Sewer bill explained in volume
April 30, 2009 · Updated 2:11 PM
By Dennis Box
You say a little and I say a lot.
That appeared to be the general sentiment at the Feb. 22 City Council meeting as Finance Director John Weidenfeller explained the city's new sewer billing rates.
The root of the problem appeared to be a new rate charge by volume for sewer rates.
"Volumetric charges look at water rate and apply it to sewer rates," Weidenfeller said. "What happened is we sent out a bill in January with volumetric rates and it shouldn't have been charged until March when we had a chance to read the meters."
Residents were hit with sticker shock when they opened their sewer bill and it was $20 or more higher.
Weidenfeller said the city sent out a letter to all sewer customers giving them credit for the incorrect bill.
"We posted the credit to everyone so the February bill will be low, but the March bill will be higher," Weidenfeller said.

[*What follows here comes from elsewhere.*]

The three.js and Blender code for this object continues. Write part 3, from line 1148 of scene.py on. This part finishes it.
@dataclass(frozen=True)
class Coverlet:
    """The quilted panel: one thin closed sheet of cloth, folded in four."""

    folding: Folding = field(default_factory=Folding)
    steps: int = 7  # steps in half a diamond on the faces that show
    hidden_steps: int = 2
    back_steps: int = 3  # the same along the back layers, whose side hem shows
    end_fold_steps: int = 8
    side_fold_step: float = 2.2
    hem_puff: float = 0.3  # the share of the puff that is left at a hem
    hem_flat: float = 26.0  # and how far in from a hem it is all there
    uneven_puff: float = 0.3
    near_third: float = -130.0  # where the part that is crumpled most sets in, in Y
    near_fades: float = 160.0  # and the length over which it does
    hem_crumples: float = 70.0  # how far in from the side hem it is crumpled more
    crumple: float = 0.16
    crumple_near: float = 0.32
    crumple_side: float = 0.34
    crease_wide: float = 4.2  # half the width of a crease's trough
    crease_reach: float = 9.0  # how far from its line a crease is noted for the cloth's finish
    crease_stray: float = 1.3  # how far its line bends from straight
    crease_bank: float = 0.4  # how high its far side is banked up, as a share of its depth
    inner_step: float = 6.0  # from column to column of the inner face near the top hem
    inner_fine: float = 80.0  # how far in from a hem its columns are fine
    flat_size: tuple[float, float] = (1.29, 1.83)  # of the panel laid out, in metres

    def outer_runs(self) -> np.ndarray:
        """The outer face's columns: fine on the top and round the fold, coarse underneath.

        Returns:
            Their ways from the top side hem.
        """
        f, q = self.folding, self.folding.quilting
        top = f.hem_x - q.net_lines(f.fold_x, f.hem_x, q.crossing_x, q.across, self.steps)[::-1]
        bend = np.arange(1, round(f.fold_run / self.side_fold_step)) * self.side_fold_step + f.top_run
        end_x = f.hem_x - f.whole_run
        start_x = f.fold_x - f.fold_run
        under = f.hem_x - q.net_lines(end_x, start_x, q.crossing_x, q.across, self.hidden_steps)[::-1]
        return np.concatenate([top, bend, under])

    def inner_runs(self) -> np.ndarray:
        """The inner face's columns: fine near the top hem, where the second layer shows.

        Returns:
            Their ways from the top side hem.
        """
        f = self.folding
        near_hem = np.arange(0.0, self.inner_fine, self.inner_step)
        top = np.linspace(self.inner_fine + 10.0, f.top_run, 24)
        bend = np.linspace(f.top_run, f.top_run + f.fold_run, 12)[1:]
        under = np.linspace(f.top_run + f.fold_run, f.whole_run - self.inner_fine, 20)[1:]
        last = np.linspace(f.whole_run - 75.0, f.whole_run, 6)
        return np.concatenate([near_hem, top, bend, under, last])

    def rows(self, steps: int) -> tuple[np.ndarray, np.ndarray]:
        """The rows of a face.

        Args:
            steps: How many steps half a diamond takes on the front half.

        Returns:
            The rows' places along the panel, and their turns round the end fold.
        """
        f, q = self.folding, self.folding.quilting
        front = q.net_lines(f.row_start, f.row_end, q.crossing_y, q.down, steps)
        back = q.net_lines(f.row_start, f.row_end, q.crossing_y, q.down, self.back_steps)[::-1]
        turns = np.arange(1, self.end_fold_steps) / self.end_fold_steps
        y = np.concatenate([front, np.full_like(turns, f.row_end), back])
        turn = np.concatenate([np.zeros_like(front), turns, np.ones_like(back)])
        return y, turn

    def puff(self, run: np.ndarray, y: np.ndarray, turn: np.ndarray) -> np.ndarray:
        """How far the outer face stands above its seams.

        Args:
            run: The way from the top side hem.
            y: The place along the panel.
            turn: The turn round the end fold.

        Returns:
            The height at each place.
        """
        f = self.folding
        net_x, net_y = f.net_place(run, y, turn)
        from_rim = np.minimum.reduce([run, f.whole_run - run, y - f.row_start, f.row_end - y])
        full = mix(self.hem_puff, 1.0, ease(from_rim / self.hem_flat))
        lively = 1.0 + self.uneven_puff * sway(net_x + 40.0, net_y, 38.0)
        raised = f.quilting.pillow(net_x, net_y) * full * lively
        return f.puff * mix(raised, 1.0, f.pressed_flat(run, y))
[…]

According to the finance director, the basic sewer rate charge for 2005 will be $31.30 for single-family residents, which is $14 less than the 2004 basic rate of $45.30.
The hike comes with the volumetric charges added this year by the City Council.

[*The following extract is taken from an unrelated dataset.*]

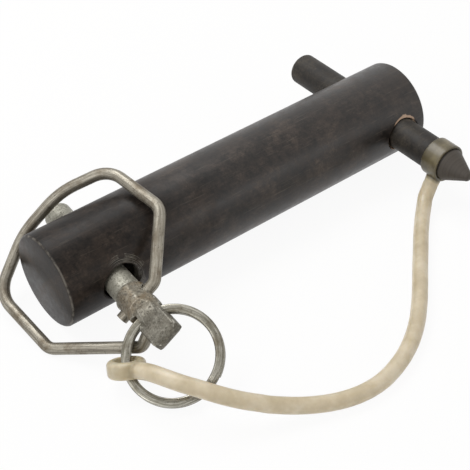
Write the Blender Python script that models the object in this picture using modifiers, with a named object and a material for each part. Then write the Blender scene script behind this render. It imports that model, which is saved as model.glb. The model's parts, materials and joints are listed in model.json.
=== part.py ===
# Top link pin with a cross bar, a wire-bail safety pin, a split ring and a moulded tether.
# The shank lies along +X. Its near end face is at the origin and its cross bar runs along Y.
from math import acos, cos, pi, radians, sin, tan

import bmesh
import bpy
from mathutils import Euler, Matrix, Vector

MM = 0.001
GAP = 0.3 * MM

# Shank: a category 2 link pin turned from bar
SHANK_R = 12.7 * MM
SHANK_LENGTH = 118.6 * MM
SHANK_CHAMFER = 0.7 * MM

# Hole for the safety pin, near the shank's near end
PIN_HOLE_X = 15.0 * MM
PIN_HOLE_R = 5.1 * MM
HOLE_CHAMFER = 0.8 * MM

# Cross bar pressed through the shank's far end
BAR_FROM_END = 8.3 * MM
BAR_R = 4.6 * MM
BAR_BACK = 18.8 * MM
BAR_FRONT = 18.3 * MM
BAR_CONE = 7.6 * MM
BAR_EDGE = 1.0 * MM
BAR_TIP_R = 1.3 * MM
BAR_TIP_FLAT = 0.6
BAR_TIP_DROP = 0.15
BAR_EDGE_ROUND = 0.3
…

A volumetric charge is based on water consumption. The amount of water used in two months is added to the resident's sewer bill.

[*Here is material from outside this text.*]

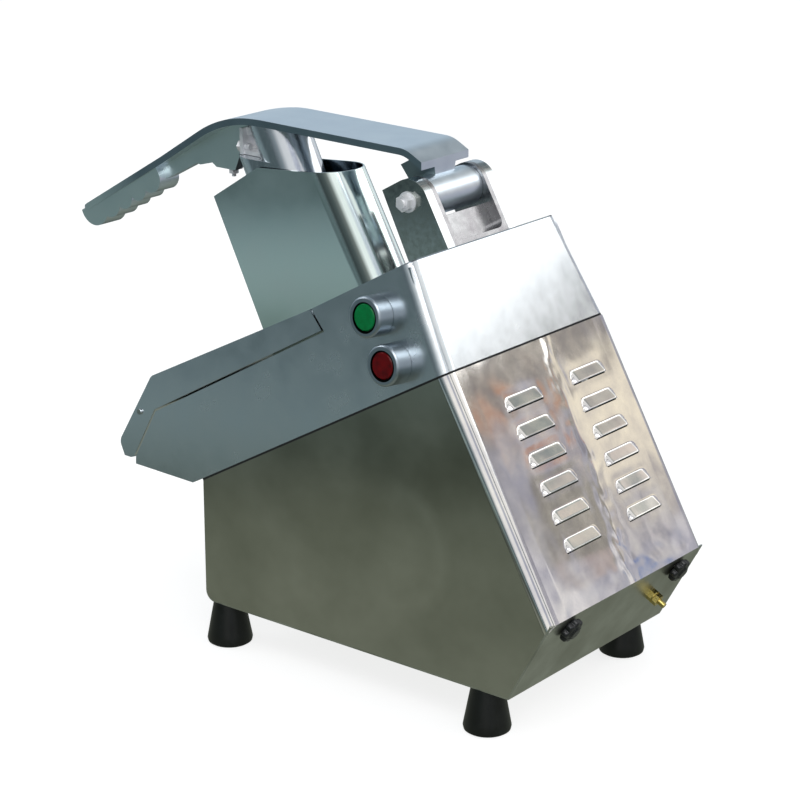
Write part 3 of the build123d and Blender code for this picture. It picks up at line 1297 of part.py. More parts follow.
def make_capacitor():
    """Run capacitor lying in its clip on the floor pan."""
    radius = 18
    x, z = -30, FOOT_HEIGHT + SHEET + radius + 2
    can = cross_rod(x, z, -70, 10, radius) + cross_rod(x, z, 10, 16, 5)
    return can + block(x - 14, x + 14, -45, -15, FOOT_HEIGHT + SHEET, z - 10)


def make_contactor():
    """Contactor on its rail on the floor pan."""
    floor = FOOT_HEIGHT + SHEET
    case = block(-130, -85, -60, 0, floor + 6, floor + 70)
    case += block(-122, -93, -68, 8, floor, floor + 6)
    for index in range(4):
        case -= rod(-121 + index * 9, -56, floor + 60, floor + 71, 2.5)
    return case


def make_interlock_switch():
    """Lid switch fixed to the inside of the head's end wall."""
    top = HEAD_HEIGHT - LID_PLATE_THICKNESS - 6
    face = -HEAD_WALL - RUNNING_GAP
    return DECK * block(face - 16, face, 55, 80, top - 26, top)


def make_lid_magnet():
    """Magnet under the lid's plate over the switch."""
    seat = HEAD_HEIGHT - LID_PLATE_THICKNESS
    return DECK * block(-HEAD_WALL - 15, -HEAD_WALL - 3, 58, 77, seat - 5, seat)


def make_bezel():
    """Push-button body: polished bezel outside, threaded barrel through the wall."""
    bezel = rod(0, 0, RUNNING_GAP, BEZEL_HEIGHT, BEZEL_RADIUS)
    bezel = chamfer(bezel.edges().group_by(Axis.Z)[-1], 1.6)
    bezel -= rod(0, 0, 3, BEZEL_HEIGHT + 1, BUTTON_CAP_RADIUS + CLEARANCE)
    bezel += rod(0, 0, -BUTTON_BARREL_LENGTH, 1, BUTTON_BARREL_RADIUS)
    return bezel - rod(0, 0, -BUTTON_BARREL_LENGTH - 1, 5, BUTTON_STEM_RADIUS + CLEARANCE)


def make_button():
    """Domed cap with its stem down the barrel."""
    cap = rod(0, 0, BEZEL_HEIGHT - 6, BEZEL_HEIGHT, BUTTON_CAP_RADIUS)
    cap = chamfer(cap.edges().group_by(Axis.Z)[-1], 0.8)
    return cap + rod(0, 0, 4 - BUTTON_BARREL_LENGTH, BEZEL_HEIGHT - 5, BUTTON_STEM_RADIUS)


def make_button_nut():
    """Ring nut that clamps the button against the inside of the wall."""
    return hexagon(0, 0, -HEAD_WALL - 6, -HEAD_WALL, 30, BUTTON_BARREL_RADIUS + RUNNING_GAP)


def make_contact_block():
    """Contact block clipped to the end of the barrel."""
    top = -BUTTON_BARREL_LENGTH
    case = block(-14, 14, -12, 12, top - 28, top)
    return case - rod(0, 0, top - 5, top + 1, BUTTON_STEM_RADIUS + CLEARANCE)


def make_knob():
    """Lobed hand knob with a raised centre and a blind bore for its stud."""
    base = CLEARANCE
    lobe = KNOB_RADIUS / 3.6
    knob = rod(0, 0, base, KNOB_HEIGHT - 1.5, KNOB_RADIUS - lobe)
    for index in range(KNOB_LOBES):
        knob += Rot(0, 0, index * 360 / KNOB_LOBES) * rod(KNOB_RADIUS - lobe, 0, base, KNOB_HEIGHT - 1.5, lobe)
    knob += rod(0, 0, base, KNOB_HEIGHT, KNOB_RADIUS / 2)
    return knob - rod(0, 0, -1, KNOB_HEIGHT - 2, STUD_RADIUS + RUNNING_GAP)


def make_knob_stud():
    """Stud clamped through the panel and the cover's flange."""
    seat = -2 * SHEET
    return rod(0, 0, seat - 2, KNOB_HEIGHT - 3, STUD_RADIUS) + rod(0, 0, seat - 4, seat, 8)


def make_earth_terminal():
    """Brass earth stud with a nut inside and a nut, washer and nut outside."""
    stud = rod(0, 0, -SHEET - 8, TERMINAL_NUT_TOP, TERMINAL_RADIUS)
    stud += rod(0, 0, TERMINAL_NUT_TOP, TERMINAL_REACH, TERMINAL_END_RADIUS)
    bore = TERMINAL_RADIUS + RUNNING_GAP
    pieces = [stud]
    pieces.append(hexagon(0, 0, -SHEET - 5, -SHEET, 10, bore))
    pieces.append(hexagon(0, 0, 0, 4.5, 10, bore))
    pieces.append(ring(0, 0, 4.6, 5.8, 6, bore))
    pieces.append(hexagon(0, 0, 5.9, TERMINAL_NUT_TOP, 10, bore))
    return Compound([panel_place(TERMINAL_UP_PANEL, TERMINAL_Y) * piece for piece in pieces])


def gland_place():
    """Place of the cable gland on the back wall, looking out of it."""
    return Plane(origin=(BACK_X, GLAND_Y, GLAND_Z), x_dir=(0, 1, 0), z_dir=(-1, 0, 0)).location


def make_cable_gland():
    """Gland in the back wall: body, domed cap and lock nut."""
    body = hexagon(0, 0, 0, 6, 22)
    body += rod(0, 0, -SHEET - 7, 0, GLAND_THREAD_RADIUS)
    dome = rod(0, 0, 5, 17, 9.5)
    body += chamfer(dome.edges().group_by(Axis.Z)[-1], 3)
    body -= rod(0, 0, -20, 20, GLAND_BORE_RADIUS)
    lock_nut = hexagon(0, 0, -SHEET - 5, -SHEET, 22, GLAND_THREAD_RADIUS + RUNNING_GAP)
    return Compound([gland_place() * body, gland_place() * lock_nut])


def make_buttons():
    """Both push buttons with everything behind them."""
    places = [wall_place(START_BUTTON_PLACE), wall_place(STOP_BUTTON_PLACE)]
    nodes["button_bezels"] = Compound([place * make_bezel() for place in places])
    nodes["start_button"] = places[0] * make_button()
    nodes["stop_button"] = places[1] * make_button()
    nodes["button_nuts"] = Compound([place * make_button_nut() for place in places])
    nodes["contact_blocks"] = Compound([place * make_contact_block() for place in places])


def make_knobs():
    """Both hand knobs and their studs."""
    near = panel_place(KNOB_UP_PANEL, -KNOB_SPREAD_Y)
    far = panel_place(KNOB_UP_PANEL, KNOB_SPREAD_Y)
    nodes["knob_near"] = near * make_knob()
    nodes["knob_far"] = far * make_knob()
    nodes["knob_studs"] = Compound([place * make_knob_stud() for place in (near, far)])


nodes["body_shell"] = make_body_shell()
nodes["base_pan"] = make_base_pan()
nodes["louvre_cover"] = make_louvre_cover()
nodes["feet"] = Compound([make_foot(x, y) for x, y in foot_centres()])
nodes["foot_screws"] = make_foot_screws()
nodes["deck_plate"] = make_deck_plate()
nodes["head_gasket"] = make_head_gasket()
nodes["head_housing"] = make_head_housing()
nodes["head_screws"] = make_head_screws()
nodes["chamber_wall"] = make_chamber_wall()
nodes["lid"] = make_lid()
nodes["outlet_guard_rod"] = make_guard_rod()
nodes["head_hinge_leaves"] = make_head_hinge_leaves()
nodes["lid_hinge_leaves"] = make_lid_hinge_leaves()
nodes["hinge_pins"] = make_hinge_pins()
nodes["hinge_screws"] = make_hinge_screws()
nodes["hopper"] = make_hopper()
nodes["pusher"] = make_pusher()
nodes["clevis"] = make_clevis()
nodes["clevis_screws"] = make_clevis_screws()
nodes["pivot_bolt"] = make_pivot_bolt()
nodes["pivot_nut"] = make_pivot_nut()
nodes["lever"] = make_lever()
nodes["pusher_bracket"] = make_pusher_bracket()
nodes["pusher_bolts"] = make_pusher_bolts()
nodes["stop_screw"] = make_stop_screw()
nodes["cutting_disc"] = make_disc()
nodes["slicing_blades"] = make_blades()
nodes["blade_screws"] = make_blade_screws()
nodes["ejector_plate"] = make_ejector()
nodes["drive_shaft"] = make_shaft()
nodes["disc_nut"] = make_disc_nut()
nodes["bearing_housing"] = make_bearing_housing()
nodes["shaft_bearings"] = make_bearings()
nodes["shaft_seal"] = make_shaft_seal()
nodes["housing_screws"] = make_housing_screws()
nodes["driven_pulley"] = make_driven_pulley()
nodes["motor_pulley"] = DECK * pulley(MOTOR_U, MOTOR_PULLEY_RADIUS, MOTOR_SHAFT_RADIUS + RUNNING_GAP)
nodes["drive_belt"] = make_belt()
nodes["motor_bracket"] = make_motor_bracket()
nodes["bracket_spacers"] = make_spacers()
nodes["motor_body"] = make_motor_body()
nodes["motor_stator"] = make_stator()
nodes["motor_rotor"] = make_rotor()
nodes["cooling_fan"] = make_fan()
nodes["run_capacitor"] = make_capacitor()
nodes["contactor"] = make_contactor()
nodes["interlock_switch"] = make_interlock_switch()
nodes["lid_magnet"] = make_lid_magnet()
nodes["earth_terminal"] = make_earth_terminal()
nodes["cable_gland"] = make_cable_gland()
make_buttons()
make_knobs()

# The origin goes to the middle of the footprint of everything
boxes = [shape.bounding_box() for shape in nodes.values()]
SHIFT_X = -(min(box.min.X for box in boxes) + max(box.max.X for box in boxes)) / 2
SHIFT_Y = -(min(box.min.Y for box in boxes) + max(box.max.Y for box in boxes)) / 2
for name, shape in nodes.items():
    export_step(Pos(SHIFT_X, SHIFT_Y, 0) * shape, f"parts/{name}.step")
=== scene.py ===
from math import cos, exp, pi, radians, sin, sqrt

import bpy
from mathutils import Matrix, Vector, noise


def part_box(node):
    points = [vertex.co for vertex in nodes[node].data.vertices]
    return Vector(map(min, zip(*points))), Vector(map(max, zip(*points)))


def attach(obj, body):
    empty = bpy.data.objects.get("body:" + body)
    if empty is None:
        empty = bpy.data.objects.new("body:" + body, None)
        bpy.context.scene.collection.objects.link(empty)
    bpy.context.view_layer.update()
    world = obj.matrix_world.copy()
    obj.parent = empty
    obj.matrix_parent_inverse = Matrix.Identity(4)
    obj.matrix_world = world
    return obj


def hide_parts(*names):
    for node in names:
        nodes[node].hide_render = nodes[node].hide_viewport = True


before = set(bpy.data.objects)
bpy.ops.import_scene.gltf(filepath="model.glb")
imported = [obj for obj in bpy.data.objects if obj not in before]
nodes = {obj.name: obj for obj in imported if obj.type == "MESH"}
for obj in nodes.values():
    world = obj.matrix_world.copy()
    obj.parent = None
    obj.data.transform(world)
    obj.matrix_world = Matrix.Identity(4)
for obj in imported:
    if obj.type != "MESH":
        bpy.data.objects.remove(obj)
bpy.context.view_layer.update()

MM = 0.001
SLOPE = radians(29.3)

# Where the middle of the four feet stands, and where the deck's top edge is from there
FEET_MIDDLE_SETBACK = 162
DECK_EDGE_X = 111
DECK_EDGE_Z = 308.5
shell_low, shell_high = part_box("body_shell")
MIDDLE = Vector((
    shell_low.x + FEET_MIDDLE_SETBACK * MM, (shell_low.y + shell_high.y) / 2, 0))
DECK_EDGE = MIDDLE + Vector((DECK_EDGE_X * MM, 0, DECK_EDGE_Z * MM))
UP_THE_DECK = (cos(SLOPE), 0, sin(SLOPE))
OFF_THE_DECK = (-sin(SLOPE), 0, cos(SLOPE))

# The slanting panel's foot, and how far a millimetre up it goes along and up
PANEL_FOOT_X = 177
PANEL_FOOT_Z = 40
PANEL_RUN = 0.478
PANEL_RISE = 0.878


def deck_point(u, y, w):
    """A place u up the deck, y across and w above it, in millimetres from the deck's top edge."""
    x = u * cos(SLOPE) - w * sin(SLOPE)
    z = u * sin(SLOPE) + w * cos(SLOPE)
    return DECK_EDGE + Vector((x, y, z)) * MM


def panel_point(up, y, depth):
    """A place up the slanting panel, y across and depth inside it, in millimetres from its foot."""
    x = PANEL_FOOT_X + up * PANEL_RUN - depth * PANEL_RISE
    z = PANEL_FOOT_Z + up * PANEL_RISE + depth * PANEL_RUN
    return MIDDLE + Vector((x, y, z)) * MM


# Colours and nodes

WHITE = (1, 1, 1, 1)
# Most of a noise pattern lies between these values
LOW_MARK = 0.3
HIGH_MARK = 0.7


def colour(hex_value):
    """Linear colour of an sRGB hex value."""
    channels = []
    for start in (1, 3, 5):
        value = int(hex_value[start:start + 2], 16) / 255
        channels.append(value / 12.92 if value <= 0.04045 else ((value + 0.055) / 1.055) ** 2.4)
    return (*channels, 1.0)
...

The charge is $1.95 per ccf (or 100 cubic feet) and is capped at 10 ccf for residential customers. Multi-family is capped at 8 ccf and commercial is not capped.
The highest rate for a residential customer would be $19.50 for one month and $39 for two months.
Volumetric charges are billed bi-monthly. The bills will be mailed in March, May, July, September and November.
During peak usage a residential customer could see a bill of $101.60, which would include two months of the basic $31.30 rate and two months of the volumetric rate at $19.50.
"Volumetric charges are brand new to Bonney Lake," Weidenfeller said. "They are put in place to help conserve water."
Weidenfeller noted if customers conserve water their sewer rates could be less than 2004 by a few dollars.
It is expected by city officials most residential customers will not reach the cap of 10 ccf except during summer months when water usage spikes.